Pris de peur, il me confessa qu’il avait pour son déjeuner puisé délibérément dans la friture que
j’avais emportée dans mes tournées. Il ajouta que je dois être un homme bizarre, raison pour laquelle
la sanction de son odieux acte ne s’était pas fait attendre. Puis il se sauva me laissant seul entre l’eau
et la forêt. Je ne savais ni nager, ni conduire une pirogue. Bon gré mal gré, j’étais inexorablement
condamné à demeurer sur place jusqu’à un secours éventuel.

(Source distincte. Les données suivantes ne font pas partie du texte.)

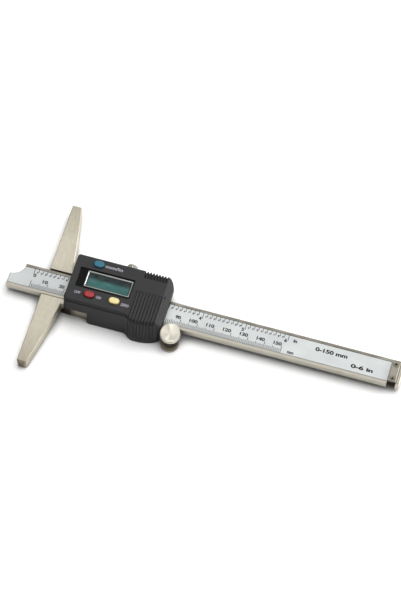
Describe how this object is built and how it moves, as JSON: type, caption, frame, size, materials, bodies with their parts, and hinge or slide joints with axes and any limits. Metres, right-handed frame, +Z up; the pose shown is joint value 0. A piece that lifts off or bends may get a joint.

Néanmoins, je n’avais pas peur. La nuit,
j’allumais un feu pour me réchauffer et je priais ardemment. Le troisième jour de cette situation
désespérée, précisément le 22 MAI 1947, il eut éclipse du soleil. Depuis ma naissance, pareil
événement ne s’était produit au Dahomey. J’étais seul dans la forêt. Je pris peur et me jetai à genoux,
fermai les yeux pour prier. Au cour de ma prière, j’entendis distinctement une voix qui me disait : «
Luli, Luli, » et l’explication qui suivait : « Grâce ». Quand j’ouvris les yeux, je vis devant moi, à ma
grande stupéfaction : un singe blanc ailé assis sur son séant. Il avait deux dents à la mâchoire
supérieure et deux autres à la mâchoire inférieure. (On dirait que c’est lui qui avait prononcé les mots
Luli et grâce). A ma droite et prêt à me mordre, je vis un petit serpent marron. Il avait le cou très
gonflé surmonté d’une petite tête. (On dirait un serpent à sonnettes). Sans peur d’être mordu, je le
saisis par le collet, le caressai et le relâchai tranquillement. Puis, un peu à l’écart, je vis un oiseau
très joli. Il avait les ailes pointues et les plumes colorées. Ses pâtes et son bec sont d’un jaune nacré. Il
faisait la roue et ressemblait beaucoup à un paon. Un instant après ces animaux disparurent sous mes
yeux. Néanmoins, mon odyssée devait durer trois mois. Je n’avais plus rien à me mettre sous la dent.
Je ne vis désormais que d’eau et du miel que je récoltais en brûlant les ruches d’abeilles. J’étais
transformé, et vis dorénavant sans peur dans la prière et la lecture de ma Bible.